Truly a rich week! I`m really learning, unlearning and relearning!

Susana

Sunday, 11 April 2010

Blog Assisted Language Learning

Here is the article a bout BALL I mentioned in my post, since it is no loger available on the web I leave it here for those who want to read it!

Friday, 9 April 2010

Week 1

Blogging… well, this is not new to me, but still it is the first time I’ve fully built a blog using blogger because up until now I have always worked with wordpress and It`s been quite challenging since the two are very different.

So, this week I’ve learned how to work with blogger but I think I’ll have to spend some more time exploring all its potential so I can create something a little bit more different… As for the readings I found some new interesting articles to add to my list of bibliography related to blogging, and I think the discussions about blogging are developing well and all the participants are enjoying very much discovering all the potential of blogs.

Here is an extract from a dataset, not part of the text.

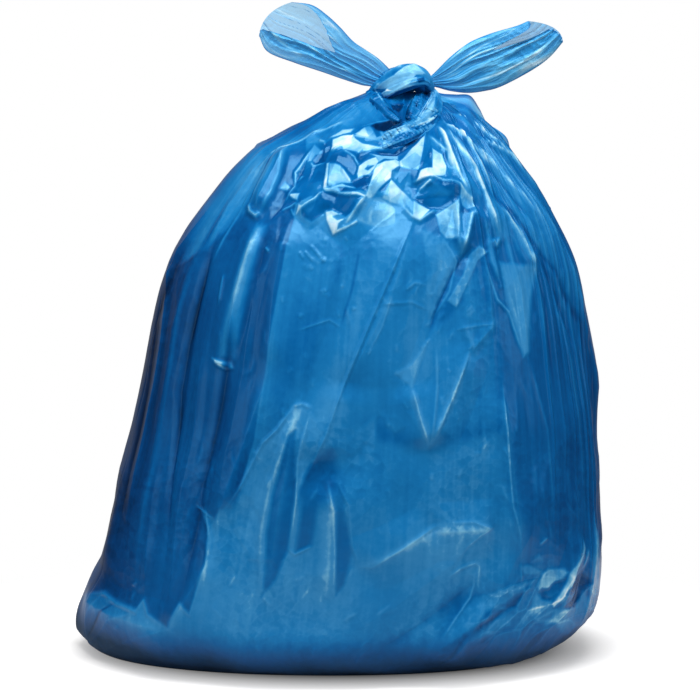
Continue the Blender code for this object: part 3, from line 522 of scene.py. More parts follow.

When I specifically think of our classes and the advantages working with a blog can bring, I immediately point out the fact that students get a real audience, since their work is published for the others to read, (classmates, friends and family and the rest of the blogosphere as well) This promotes responsibility on the part of the students who will, normally, be more careful with what they do in terms of the content and the structure they use, this way improving their English proficiency.
I`ve worked with 8th grade students using a blog with podcasts in class (if you like you can check it out here), because many didn`t have access to the Internet and some did not even have a computer. This was a b-learning system which had very good results since in the end I concluded that students not only improved their writing and reading skills but their listening and speaking abilities as well thanks to the production of podcasts based on the comments they had written on the blog, and in fact they had better final results.

Let`s continue learning, unlearning and relearning!